Last year, Montry gave solo performances in as many as 25 music festivals in 16 countries of Europe over three months. However, carrying around 60 kg of weight all around the world hasn’t been easy for this enthusiastic musician who is frequently stopped and questioned at different airports.

There have been awkward situations abroad where people have mistaken my instruments as regular bottles/ glasses and taken them away, he quips.

Though there’s a niche audience that appreciates the kind of music Montry creates from junk, he is hopeful about how the trend is picking up. “These days my audience ranges from a three-year-old to a 70-year-old,” he says.

“Most of the times, the crowd is taken by surprise when I create synchronised music using old pipes, jugs and other industrial wastes. They are initially wowed by the novel effort when I engage them and later come back and tell me how they will think twice before discarding any junk,” adds Montry.
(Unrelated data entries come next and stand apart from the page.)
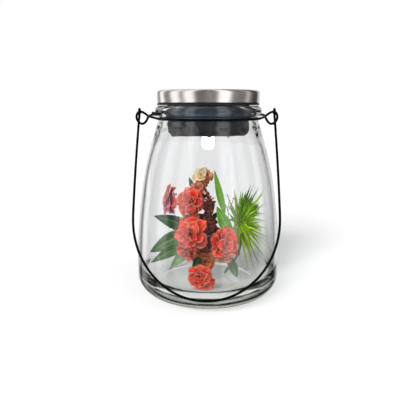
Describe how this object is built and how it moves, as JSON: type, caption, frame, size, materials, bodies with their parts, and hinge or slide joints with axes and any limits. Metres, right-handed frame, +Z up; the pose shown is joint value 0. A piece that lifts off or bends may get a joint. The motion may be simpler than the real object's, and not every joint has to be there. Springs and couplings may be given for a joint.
{
  "type": "jar lantern",
  "caption": "Glass jar lantern with a lift-out solar light lid, a wire neck collar with side eyes, a swinging wire bail and artificial flowers inside.",
  "frame": {"origin": "centre of the glass base, on the table", "axes": "+Z up along the jar's axis, -Y the side where the bail hangs at rest, +X the right side seen from -Y"},
  "size_m": [0.117, 0.1194, 0.1622],
  "materials": {
    "jar_glass": "clear smooth pressed glass, faintly green in its thick base",
    "black_wire": "black lacquered steel wire, satin",
    "brushed_lid": "stainless steel brushed around the lid",
    "clear_window": "clear moulded acrylic",
    "solar_cell": "dark blue photovoltaic wafer under resin",
    "black_plastic": "moulded black plastic",
    "grey_plastic": "moulded dark grey plastic, fine texture",
    "seal_rubber": "soft dark grey seal",
    "led_lens": "clear epoxy lens, lit white",
    "plated_metal": "nickel plated",
    "red_lead": "insulated wire",
    "board": "green circuit board",
    "cell_wrap": "shrink-wrapped cell",
    "flower_stem": "moulded plastic over wire",
    "coral_petal": "coral dyed cloth petals",
    "peach_petal": "peach and cream dyed cloth petals",
    "dark_petal": "dark maroon cloth bracts",
    "leaf": "green printed cloth leaves",
    "grass": "bright green moulded plastic"
  },
  "bodies": {
    "jar": {"glass_jar": "jar_glass", "neck_wire": "black_wire", "flower_stem": "flower_stem", "grass_stem": "grass", "grass_tuft": "grass", "flower_bud": "peach_petal", "dark_bract": "dark_petal", "flower_stalk_1": "flower_stem", "flower_stalk_2": "flower_stem", "flower_stalk_3": "flower_stem", "flower_stalk_5": "flower_stem", "flower_stalk_6": "flower_stem", "flower_stalk_7": "flower_stem", "flower_stalk_8": "flower_stem", "blossom_1": "coral_petal", "leaf_1": "leaf", "blossom_2": "coral_petal", "leaf_2": "leaf", "blossom_3": "coral_petal", "leaf_3": "leaf", "blossom_4": "peach_petal", "leaf_4": "leaf", "blossom_5": "coral_petal", "leaf_5": "leaf", "blossom_6": "coral_petal", "leaf_6": "leaf", "blossom_7": "coral_petal", "leaf_7": "leaf", "blossom_8": "coral_petal", "leaf_8": "leaf"},
    "bail": {"bail_handle": "black_wire"},
    "lid": {"lid_shell": "brushed_lid", "panel_window": "clear_window", "solar_panel": "solar_cell", "lid_housing": "black_plastic", "plug_housing": "grey_plastic", "seal_ring": "seal_rubber", "led_bulb": "led_lens", "led_lead_1": "plated_metal", "led_lead_2": "plated_metal", "circuit_board": "board", "battery": "cell_wrap", "battery_spring": "plated_metal", "battery_contact": "plated_metal", "battery_cover": "grey_plastic", "cover_screw": "plated_metal", "switch_body": "plated_metal", "board_screw_1": "plated_metal", "board_screw_2": "plated_metal", "plug_screw_1": "plated_metal", "plug_screw_2": "plated_metal", "plug_screw_3": "plated_metal", "panel_lead_red": "red_lead", "panel_lead_black": "black_plastic"},
    "switch": {"switch_knob": "black_plastic"}
  },
  "joints": [
    {"name": "bail_swing", "type": "hinge", "parent": "jar", "child": "bail", "pos_m": [0, 0, 0.1457], "axis": [-1, 0, 0], "range_deg": [0, 311.4]},
    {"name": "lid_lift", "type": "slide", "parent": "jar", "child": "lid", "axis": [0, 0, 1], "range_m": [0, 0.055]},
    {"name": "switch_slide", "type": "slide", "parent": "lid", "child": "switch", "axis": [1, 0, 0], "range_m": [-0.0025, 0]}
  ]
}
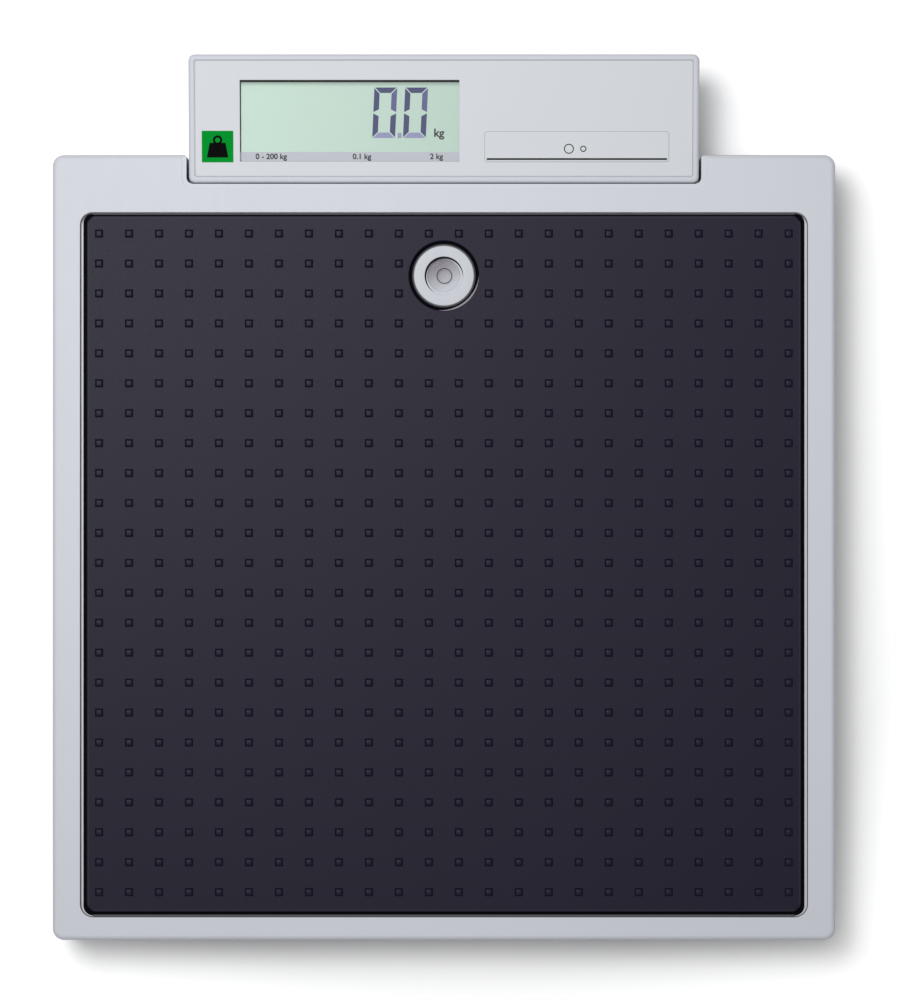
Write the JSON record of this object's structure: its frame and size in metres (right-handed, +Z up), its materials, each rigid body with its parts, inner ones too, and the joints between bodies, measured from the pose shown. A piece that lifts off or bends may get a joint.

Plans to go fully sustainable and eco-friendly

Montry is trying to spread the message of ‘cleaning the environment through music’. "If we take care of our mother earth, she will always take care of us and our future generations to come", is the advice that he wishes to give people who discard trash.

I’ve always been sensitive to these issues but did not know what I could do about it other than through my own lifestyle. With the Thaalavattam project I realised I have the opportunity to spread this message through the mediums I love- music and design, explains Montry.

Apart from his musical experimentations and performances, Montry also has a merchandise brand of his own, which sells sustainable products like bags, necklaces etc., made out of upcycled materials. He performs at a range of corporate shows, mainstream clubs, sustainability summits and festivals, and old-age homes to generate revenue.

Thaalavattam's junk hang drums

Elaborating on future plans to go fully sustainable, Montry says: “I want install solar panels and use the energy produced by them to aid my music creation”.

So, what’s next for Montry?

Some new singles, live shows, a six-month international tour and a never-ending hunger to create more new sounds to keep me going, he concludes.